Ntaganda is a Rwandan national who fought with the Rwandan Patriotic Army, which overthrew the Kigali government after the 1994 genocide.



He is also wanted by the Congolese authorities who issued an arrest warrant for him in April 2005. Prosecutors in Bunia accuse Ntaganda of crimes including arbitrary arrest, torture, assassination and illegal detention.



They say he was allegedly involved in the killing of a Kenyan peacekeeper and the kidnapping of a Moroccan peacekeeper in 2004. He is also implicated in the murder of two aid workers in 2005 and numerous attacks on villages in Ituri.



Human Rights Watch says troops under Ntaganda’s command killed civilians from the Lendu and Ngiti ethnic groups in the village of Songolo in 2002 and attacked the gold mining town of Mongbwalu where 800 civilians died.



Ntaganda told journalists he doesn’t understand why he has been targeted by the ICC.



“Indeed, I fought in the war in Ituri, but there were other leaders. I was simply a chief of the staff,” he said.



“I was not an important personality in our movement and wonder why I should be pursued. It is simply because I am not an Ituri native.”



Ntaganda said that while he is not afraid to appear before the ICC, he would not go to The Hague while North Kivu remains in turmoil.

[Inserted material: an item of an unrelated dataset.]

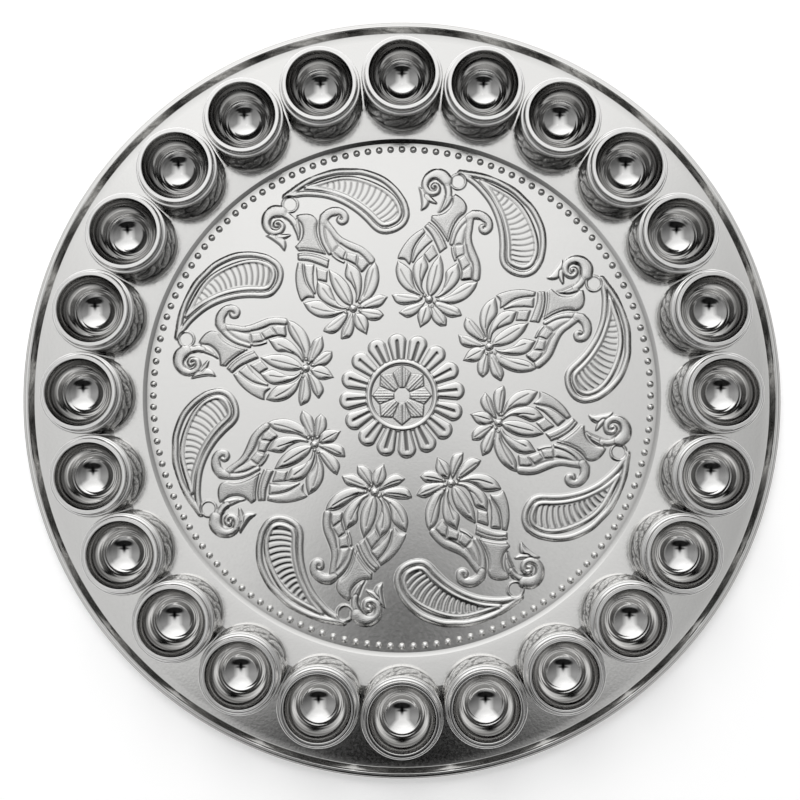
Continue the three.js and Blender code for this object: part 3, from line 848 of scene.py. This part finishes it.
# pressed sheet: cloudy silver, darkened by the painted shade mark and in the pits of the stippled parts
def makeSheetSilver(look):
    material, tree, shader = newMaterial("pressedSilver")
    place = tree.nodes.new("ShaderNodeTexCoord").outputs["Object"]
    shade, stipple = (markNode(tree, label).outputs["Fac"] for label in ("shade", "stipple"))
    cloud = noiseNode(tree, place, look["cloudScale"], 4)
    grain = noiseNode(tree, place, look["grainScale"], 2)
    pits = noiseNode(tree, place, look["stippleScale"], 2, 0.7)
    clear = blended(tree, cloud, look["bright"], look["cloudy"])
    pitted = ranged(tree, pits, look["pitShade"], 0.0, look["pitsFrom"], look["pitsTo"])
    dark = combined(tree, "MAXIMUM", shade, combined(tree, "MULTIPLY", stipple, pitted))
    tree.links.new(blended(tree, dark, clear, look["tarnishAndPaintedShade"]), shader.inputs["Base Color"])
    shader.inputs["Metallic"].default_value = 1.0
    rough = ranged(tree, grain, look["roughLow"], look["roughHigh"], look["grainFrom"], look["grainTo"])
    rough = combined(tree, "ADD", rough, combined(tree, "MULTIPLY", stipple, look["stippleRough"]))
    tree.links.new(rough, shader.inputs["Roughness"])
    # by shading alone the well's floor turns up slightly towards its edge: turnUp * (radius - start)^2
    xyz = tree.nodes.new("ShaderNodeSeparateXYZ")
    tree.links.new(place, xyz.inputs[0])
    radius = hypotenuse(tree, xyz.outputs[0], xyz.outputs[1])
    past = combined(tree, "SUBTRACT", radius, look["turnUpFrom"])
    past = held(tree, past, 0.0, look["turnUpTo"] - look["turnUpFrom"])
    rise = combined(tree, "MULTIPLY", combined(tree, "MULTIPLY", past, past), look["turnUp"])
    normal = bumped(tree, rise, 1.0, 1.0)
    normal = bumped(tree, grain, *look["grainBump"], normal)
    normal = bumped(tree, combined(tree, "MULTIPLY", pits, stipple), *look["pitBump"], normal)
    tree.links.new(normal, shader.inputs["Normal"])
    return material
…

He claims he still has supporters in Ituri, only now recovering from the brutal conflict there that was compared in intensity to the Rwandan genocide.



“There are positive things I did in Ituri. If you ask people, they will tell you that I am the one who ended war and nobody else,” he said.



“I used to tell them that war was not a good thing and that we should meet and talk. I am sure if I have to go to The Hague, so many people from Ituri will be ready to defend my case.”